Begin The data

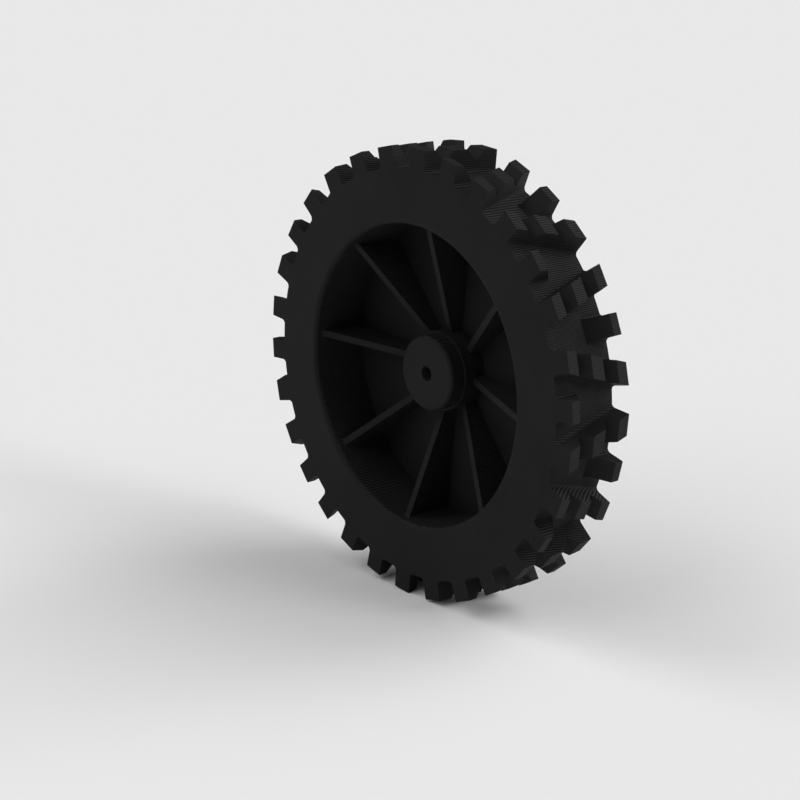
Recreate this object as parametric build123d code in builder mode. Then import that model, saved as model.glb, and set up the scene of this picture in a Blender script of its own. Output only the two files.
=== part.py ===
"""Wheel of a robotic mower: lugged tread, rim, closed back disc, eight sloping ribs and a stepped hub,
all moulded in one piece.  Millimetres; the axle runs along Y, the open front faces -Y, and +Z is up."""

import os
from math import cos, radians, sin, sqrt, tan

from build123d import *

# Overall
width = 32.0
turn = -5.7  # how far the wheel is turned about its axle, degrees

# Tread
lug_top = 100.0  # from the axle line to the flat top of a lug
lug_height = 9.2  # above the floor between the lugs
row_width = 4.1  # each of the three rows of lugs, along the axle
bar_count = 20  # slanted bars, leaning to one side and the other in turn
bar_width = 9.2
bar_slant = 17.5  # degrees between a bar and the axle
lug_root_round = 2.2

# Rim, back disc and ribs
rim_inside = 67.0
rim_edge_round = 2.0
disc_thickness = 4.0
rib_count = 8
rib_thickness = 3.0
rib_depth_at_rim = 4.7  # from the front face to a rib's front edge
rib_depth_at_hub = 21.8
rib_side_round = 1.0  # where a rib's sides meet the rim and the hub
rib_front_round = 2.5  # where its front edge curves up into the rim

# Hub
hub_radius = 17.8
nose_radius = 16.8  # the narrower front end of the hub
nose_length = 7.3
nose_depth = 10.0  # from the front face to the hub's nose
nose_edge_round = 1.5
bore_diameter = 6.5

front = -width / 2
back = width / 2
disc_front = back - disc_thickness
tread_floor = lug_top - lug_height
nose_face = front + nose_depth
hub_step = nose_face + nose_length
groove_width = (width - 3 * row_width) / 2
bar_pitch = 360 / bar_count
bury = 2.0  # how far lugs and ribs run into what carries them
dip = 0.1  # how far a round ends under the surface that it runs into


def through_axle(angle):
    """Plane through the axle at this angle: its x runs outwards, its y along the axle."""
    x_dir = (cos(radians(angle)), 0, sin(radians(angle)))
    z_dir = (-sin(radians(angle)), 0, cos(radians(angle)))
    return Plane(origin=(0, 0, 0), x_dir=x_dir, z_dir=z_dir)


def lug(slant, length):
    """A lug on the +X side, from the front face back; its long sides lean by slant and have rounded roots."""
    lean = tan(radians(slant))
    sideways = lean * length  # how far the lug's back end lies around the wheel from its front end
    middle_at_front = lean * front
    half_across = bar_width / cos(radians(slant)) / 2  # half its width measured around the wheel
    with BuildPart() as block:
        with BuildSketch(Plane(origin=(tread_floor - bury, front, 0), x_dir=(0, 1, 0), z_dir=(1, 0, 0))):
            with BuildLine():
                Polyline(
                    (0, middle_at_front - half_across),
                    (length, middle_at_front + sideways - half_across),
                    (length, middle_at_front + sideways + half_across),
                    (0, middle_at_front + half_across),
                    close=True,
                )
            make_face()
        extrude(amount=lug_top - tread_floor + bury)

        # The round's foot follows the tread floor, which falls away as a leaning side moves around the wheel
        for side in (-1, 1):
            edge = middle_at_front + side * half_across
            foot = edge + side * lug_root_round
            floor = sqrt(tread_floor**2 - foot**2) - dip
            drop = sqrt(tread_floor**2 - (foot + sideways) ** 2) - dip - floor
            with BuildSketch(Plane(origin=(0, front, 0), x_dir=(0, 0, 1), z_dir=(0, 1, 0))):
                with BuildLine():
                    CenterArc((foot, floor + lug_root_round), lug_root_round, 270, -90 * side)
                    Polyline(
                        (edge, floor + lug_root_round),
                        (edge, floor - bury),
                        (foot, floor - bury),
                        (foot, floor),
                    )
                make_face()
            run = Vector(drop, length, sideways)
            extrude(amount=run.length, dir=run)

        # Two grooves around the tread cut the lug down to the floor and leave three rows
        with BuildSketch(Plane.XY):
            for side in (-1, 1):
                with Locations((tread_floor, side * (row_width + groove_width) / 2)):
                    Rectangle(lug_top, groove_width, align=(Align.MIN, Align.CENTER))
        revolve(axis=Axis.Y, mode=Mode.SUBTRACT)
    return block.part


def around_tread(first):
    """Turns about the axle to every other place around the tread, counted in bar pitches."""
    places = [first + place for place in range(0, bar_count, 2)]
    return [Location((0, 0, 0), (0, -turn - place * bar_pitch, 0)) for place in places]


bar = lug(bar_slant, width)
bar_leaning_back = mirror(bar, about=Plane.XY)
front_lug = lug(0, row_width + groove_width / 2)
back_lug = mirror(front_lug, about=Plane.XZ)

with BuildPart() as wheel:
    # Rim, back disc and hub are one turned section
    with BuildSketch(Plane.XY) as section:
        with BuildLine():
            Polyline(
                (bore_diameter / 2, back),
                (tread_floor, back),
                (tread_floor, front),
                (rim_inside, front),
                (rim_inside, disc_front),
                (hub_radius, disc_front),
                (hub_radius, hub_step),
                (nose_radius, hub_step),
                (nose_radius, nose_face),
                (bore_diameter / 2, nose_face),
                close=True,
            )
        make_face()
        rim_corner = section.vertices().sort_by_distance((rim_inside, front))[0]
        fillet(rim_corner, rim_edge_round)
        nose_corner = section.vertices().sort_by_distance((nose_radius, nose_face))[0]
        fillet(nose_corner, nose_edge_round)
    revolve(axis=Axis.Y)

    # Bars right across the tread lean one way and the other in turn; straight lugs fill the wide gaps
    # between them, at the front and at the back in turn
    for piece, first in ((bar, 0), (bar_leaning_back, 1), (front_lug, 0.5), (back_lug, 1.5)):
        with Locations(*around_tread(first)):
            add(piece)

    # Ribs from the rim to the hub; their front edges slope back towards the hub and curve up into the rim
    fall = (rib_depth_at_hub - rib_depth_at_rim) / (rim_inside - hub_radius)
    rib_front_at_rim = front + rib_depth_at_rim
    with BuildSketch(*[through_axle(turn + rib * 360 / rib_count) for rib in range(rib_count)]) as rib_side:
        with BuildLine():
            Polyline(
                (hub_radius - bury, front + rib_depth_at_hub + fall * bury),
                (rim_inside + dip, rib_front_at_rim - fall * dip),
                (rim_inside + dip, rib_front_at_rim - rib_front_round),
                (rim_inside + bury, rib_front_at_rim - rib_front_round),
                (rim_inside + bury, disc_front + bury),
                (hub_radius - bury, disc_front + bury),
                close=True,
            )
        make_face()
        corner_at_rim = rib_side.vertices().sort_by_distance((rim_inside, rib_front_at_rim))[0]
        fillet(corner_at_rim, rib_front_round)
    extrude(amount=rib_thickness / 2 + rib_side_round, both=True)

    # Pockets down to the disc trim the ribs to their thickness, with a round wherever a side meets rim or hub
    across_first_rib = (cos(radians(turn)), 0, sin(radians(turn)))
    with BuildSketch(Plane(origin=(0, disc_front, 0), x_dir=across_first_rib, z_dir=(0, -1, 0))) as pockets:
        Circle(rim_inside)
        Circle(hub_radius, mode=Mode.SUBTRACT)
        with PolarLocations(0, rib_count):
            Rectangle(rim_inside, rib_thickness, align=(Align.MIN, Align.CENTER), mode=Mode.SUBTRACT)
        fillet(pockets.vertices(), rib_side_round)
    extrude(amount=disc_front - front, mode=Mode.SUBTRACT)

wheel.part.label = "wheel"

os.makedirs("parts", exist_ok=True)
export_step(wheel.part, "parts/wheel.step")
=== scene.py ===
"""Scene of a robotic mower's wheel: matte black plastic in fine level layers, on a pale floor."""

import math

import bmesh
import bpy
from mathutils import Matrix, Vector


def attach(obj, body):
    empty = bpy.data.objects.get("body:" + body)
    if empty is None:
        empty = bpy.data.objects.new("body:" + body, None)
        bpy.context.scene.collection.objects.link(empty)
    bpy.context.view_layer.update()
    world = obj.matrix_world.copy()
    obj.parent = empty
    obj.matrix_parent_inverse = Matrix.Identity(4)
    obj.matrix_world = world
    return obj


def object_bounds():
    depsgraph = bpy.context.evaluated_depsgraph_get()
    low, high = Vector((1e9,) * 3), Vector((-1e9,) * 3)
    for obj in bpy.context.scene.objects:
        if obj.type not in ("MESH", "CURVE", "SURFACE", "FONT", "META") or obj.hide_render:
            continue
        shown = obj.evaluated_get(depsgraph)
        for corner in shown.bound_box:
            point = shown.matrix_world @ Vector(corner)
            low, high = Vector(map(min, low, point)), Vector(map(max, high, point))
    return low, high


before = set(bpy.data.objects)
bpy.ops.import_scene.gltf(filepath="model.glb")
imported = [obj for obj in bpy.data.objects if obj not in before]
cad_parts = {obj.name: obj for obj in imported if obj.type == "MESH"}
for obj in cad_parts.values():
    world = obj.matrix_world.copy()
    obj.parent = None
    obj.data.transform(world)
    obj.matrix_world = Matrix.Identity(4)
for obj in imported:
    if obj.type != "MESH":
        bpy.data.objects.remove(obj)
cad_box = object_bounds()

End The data
Begin The data

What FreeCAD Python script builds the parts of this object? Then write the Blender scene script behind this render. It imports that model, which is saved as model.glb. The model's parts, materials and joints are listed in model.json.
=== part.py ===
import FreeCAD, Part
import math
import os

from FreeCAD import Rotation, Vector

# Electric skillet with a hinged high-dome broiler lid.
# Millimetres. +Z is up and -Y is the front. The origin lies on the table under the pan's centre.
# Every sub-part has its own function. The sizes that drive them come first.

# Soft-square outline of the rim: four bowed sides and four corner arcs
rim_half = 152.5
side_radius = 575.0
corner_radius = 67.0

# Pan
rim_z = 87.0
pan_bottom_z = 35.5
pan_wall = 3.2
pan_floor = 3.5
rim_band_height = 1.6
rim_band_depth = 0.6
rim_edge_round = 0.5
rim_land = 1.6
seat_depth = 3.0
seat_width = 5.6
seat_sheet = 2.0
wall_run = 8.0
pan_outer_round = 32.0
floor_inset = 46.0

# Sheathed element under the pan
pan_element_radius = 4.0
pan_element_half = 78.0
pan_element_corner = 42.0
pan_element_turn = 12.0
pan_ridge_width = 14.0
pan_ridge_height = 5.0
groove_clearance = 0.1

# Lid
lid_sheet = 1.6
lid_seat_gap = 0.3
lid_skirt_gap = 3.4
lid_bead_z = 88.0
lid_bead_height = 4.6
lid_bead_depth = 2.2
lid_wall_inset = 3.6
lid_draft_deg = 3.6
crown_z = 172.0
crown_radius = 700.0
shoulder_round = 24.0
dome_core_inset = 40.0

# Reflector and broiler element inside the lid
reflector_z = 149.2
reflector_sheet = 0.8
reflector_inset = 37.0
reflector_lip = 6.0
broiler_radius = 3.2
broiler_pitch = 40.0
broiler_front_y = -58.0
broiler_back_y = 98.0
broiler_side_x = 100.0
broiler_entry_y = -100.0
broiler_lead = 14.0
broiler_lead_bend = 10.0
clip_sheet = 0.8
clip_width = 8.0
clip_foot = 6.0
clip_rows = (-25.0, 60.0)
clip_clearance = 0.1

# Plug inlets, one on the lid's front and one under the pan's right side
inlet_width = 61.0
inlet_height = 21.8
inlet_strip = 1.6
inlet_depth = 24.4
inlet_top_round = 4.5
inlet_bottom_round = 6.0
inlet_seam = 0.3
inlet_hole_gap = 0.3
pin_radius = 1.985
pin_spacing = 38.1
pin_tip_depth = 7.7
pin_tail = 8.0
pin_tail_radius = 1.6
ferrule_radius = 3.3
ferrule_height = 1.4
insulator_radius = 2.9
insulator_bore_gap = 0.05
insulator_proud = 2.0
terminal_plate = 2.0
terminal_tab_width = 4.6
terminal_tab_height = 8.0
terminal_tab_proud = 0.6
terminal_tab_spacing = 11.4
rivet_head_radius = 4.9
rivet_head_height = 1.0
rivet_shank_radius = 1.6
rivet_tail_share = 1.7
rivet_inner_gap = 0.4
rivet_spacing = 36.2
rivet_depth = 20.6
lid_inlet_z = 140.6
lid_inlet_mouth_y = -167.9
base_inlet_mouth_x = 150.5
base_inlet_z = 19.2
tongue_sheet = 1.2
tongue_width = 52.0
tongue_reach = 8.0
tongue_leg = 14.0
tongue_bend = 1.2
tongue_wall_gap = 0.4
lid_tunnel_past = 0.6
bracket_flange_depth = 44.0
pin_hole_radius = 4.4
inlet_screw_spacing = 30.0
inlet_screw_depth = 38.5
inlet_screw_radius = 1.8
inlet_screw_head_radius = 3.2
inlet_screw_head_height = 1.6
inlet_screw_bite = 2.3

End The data
Begin The data

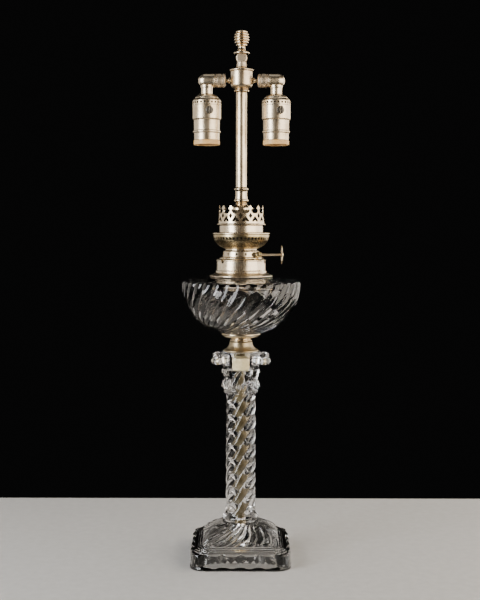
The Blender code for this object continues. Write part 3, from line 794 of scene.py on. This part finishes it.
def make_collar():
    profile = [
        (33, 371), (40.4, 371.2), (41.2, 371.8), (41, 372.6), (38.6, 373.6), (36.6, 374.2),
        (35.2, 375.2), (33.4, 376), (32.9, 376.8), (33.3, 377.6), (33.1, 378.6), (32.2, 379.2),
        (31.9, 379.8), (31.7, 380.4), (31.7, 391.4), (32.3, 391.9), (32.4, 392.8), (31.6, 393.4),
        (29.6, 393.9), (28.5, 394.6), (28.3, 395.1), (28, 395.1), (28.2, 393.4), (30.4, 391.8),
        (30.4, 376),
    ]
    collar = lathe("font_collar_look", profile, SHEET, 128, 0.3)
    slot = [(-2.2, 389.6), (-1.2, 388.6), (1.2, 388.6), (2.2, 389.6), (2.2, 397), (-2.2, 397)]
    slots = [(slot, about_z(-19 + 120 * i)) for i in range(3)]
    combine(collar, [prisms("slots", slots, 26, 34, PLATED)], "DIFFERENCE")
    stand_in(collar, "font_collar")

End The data

• **Short exercise**
Reproduce the lines exactly, from the line that contains "Recreate this object" through the line that contains "from build123d import *", and nothing more.

• **The completed task**
Recreate this object as parametric build123d code in builder mode. Then import that model, saved as model.glb, and set up the scene of this picture in a Blender script of its own. Output only the two files.
=== part.py ===
"""Wheel of a robotic mower: lugged tread, rim, closed back disc, eight sloping ribs and a stepped hub,
all moulded in one piece.  Millimetres; the axle runs along Y, the open front faces -Y, and +Z is up."""

import os
from math import cos, radians, sin, sqrt, tan

from build123d import *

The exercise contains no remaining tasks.